Arguably, the biggest chink in the armour for bulls is the lack of extreme bearishness in sentiment that would give way to an outright capitulation by sellers. When I listed the 12 Reasons Why This Is A Buying Opportunity two days ago, sentiment survey results hadn’t really come in yet.
They’re now in and we can take a look at how market participants reacted to the decline. (I already covered LowRisk, so I’ll skip to the others.)
Investor’s Intelligence
The recent II results show 47.2% newsletters as bullish, down 6.7% points, and 26.4% newsletters bearish, up +8.4% points. That’s the direction that I’d like to see sentiment heading in. But the degree to which newsletters gave up their bullishness is still not enough to cause a wide enough swing to take us to a contrarian bullish level. While just before the market tumble, it was way too bullish, II is now, at best, mired in neutral territory. So it isn’t much of a help. Except to show that we still don’t have capitulation.
AAII
The AAII survey is equally lukewarm. Bears increased by 3% points to 40% and bulls increased by 2% points to 46%. The bull ratio hardly budged. Not at all the sort of sentiment reaction I was expecting. Especially with the plethora of negative headlines and news reports about the market and its scapegoat, the subprime mortgage market.
ISE Sentiment
In early March 2007, we got a cluster of 3 back to back readings in the 60’s. Meaning that approximately 60 some odd calls were purchases for every put on the ISE. Right now, we’ve only dipped to 78. And today, eventhough the market closed very weak, the ISE Sentiment Index jumped 25 points to 103 - so as the market went down, ISE traders purchased more calls. That’s not capitulation. That’s stubborn bullishness. And frankly, it punches holes into the bullish case.
Put Call Ratio
Similar to the ISE Sentiment index, the put call ratio oddly shows a dangerous amount of complacency. Even as the market sliced through its support area this afternoon, I can find no real rush to buy puts. It seems that traders are comfortable with the declines. And if there’s anything that should send shivers down the backs of bulls, it is that.

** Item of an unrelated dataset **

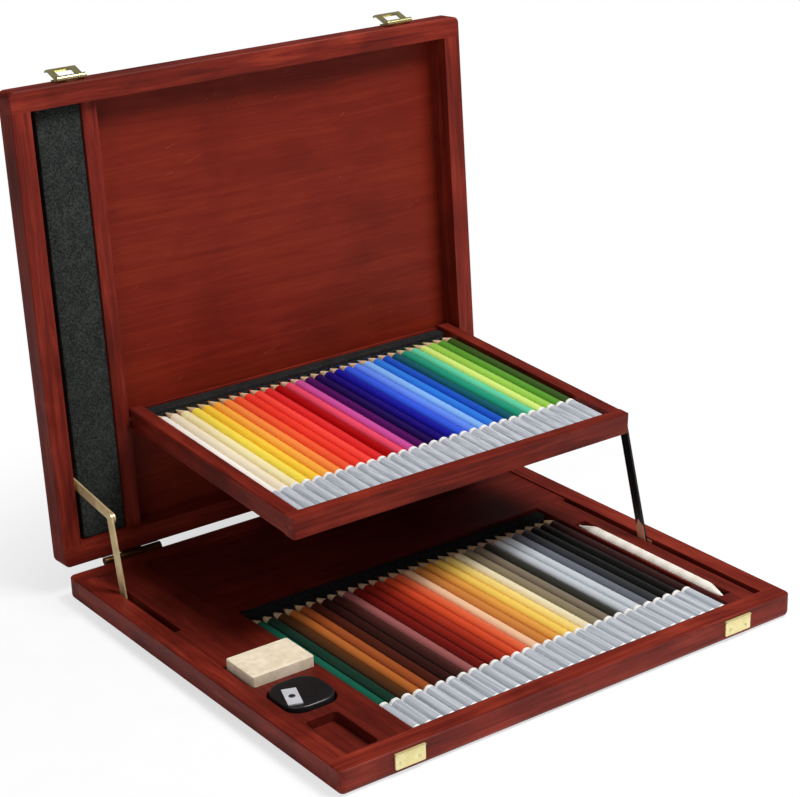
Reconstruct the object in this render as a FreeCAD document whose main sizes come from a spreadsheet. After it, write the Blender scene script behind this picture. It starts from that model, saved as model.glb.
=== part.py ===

I’m actually a bit confused about this because the last time I checked in on the put call indicator, it was showing an extreme spike. But now, it seems that it was an error, either from the exchange or the datafeed provider. In any case, eventhough the put call ratio is in the “green” zone, it still hasn’t shown the kind of whoosh I’d like to see (the kind that gives investors reason to change their pants).
Conclusion
One, I better start double checking my data! Two, we do not have capitulation from these sentiment indicators. As long as they show a comfortable and complacent market, the probability of a continuing decline increases.